2. The uncompromised factory warranty
A new car typically comes with a full 3-year/36,000-mile bumper-to-bumper and a 5-year/60,000-mile powertrain warranty. You get absolute peace of mind knowing any major failure is the manufacturer’s problem, not yours. Just be aware that the F&I manager will still try to sell you an extended warranty you absolutely do not need yet.
3. Zero unknown history or hidden damage
When you take delivery of a new vehicle with twelve miles on the odometer, you know nobody has abused the transmission or skipped the oil changes. You are starting with a completely clean slate. The catch is that you pay a massive premium for that untouched status—a premium you lose the second your tires hit the public road.
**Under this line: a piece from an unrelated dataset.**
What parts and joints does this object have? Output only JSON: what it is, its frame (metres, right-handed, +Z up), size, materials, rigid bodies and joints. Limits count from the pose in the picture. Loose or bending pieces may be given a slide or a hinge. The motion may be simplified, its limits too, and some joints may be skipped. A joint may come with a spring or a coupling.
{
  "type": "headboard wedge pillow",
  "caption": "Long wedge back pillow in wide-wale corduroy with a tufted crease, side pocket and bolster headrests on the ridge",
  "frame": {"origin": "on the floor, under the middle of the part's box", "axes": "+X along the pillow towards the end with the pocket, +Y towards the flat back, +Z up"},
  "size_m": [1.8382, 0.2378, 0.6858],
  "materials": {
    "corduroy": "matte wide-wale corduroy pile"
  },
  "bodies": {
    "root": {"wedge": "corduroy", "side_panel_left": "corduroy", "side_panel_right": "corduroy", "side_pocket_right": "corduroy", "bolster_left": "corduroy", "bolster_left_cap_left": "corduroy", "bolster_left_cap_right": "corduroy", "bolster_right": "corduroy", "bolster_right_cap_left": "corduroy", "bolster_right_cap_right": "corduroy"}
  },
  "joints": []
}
4. Better long-term value if you keep it forever
If you are the type of buyer who holds onto a vehicle for five to ten years and can afford it without stretching your budget, buying new makes genuine financial sense. You spread the heavy initial depreciation over a decade of reliable use. But if you trade your vehicles in every three years, buying new is the fastest way to light your money on fire.
5. Exact specifications without the hunt
Buying new means you can demand the exact trim, color, and options you want without scouring fifty different pre-owned lots. You are paying for convenience and precision. The dealership knows this, which is why they will rarely discount a highly specific, custom-ordered vehicle.
Seeing the appeal of a fresh warranty and low interest rates is easy, but those perks come with a steep cost that dealers rarely explain on the showroom floor. When you flip the script and look at the pre-owned market, the math shifts dramatically. Understanding the used car game requires knowing exactly how dealerships acquire and price their inventory.
Why Used Often Wins: The Insider Perspective
1. Dodging the massive depreciation cliff
New cars depreciate 15% to 25% in the first year alone. A $45,000 vehicle will plummet to between $34,000 and $38,000 after just twelve months. When you buy a one- or two-year-old vehicle, you let the original owner absorb that brutal financial hit while you get essentially the same machine.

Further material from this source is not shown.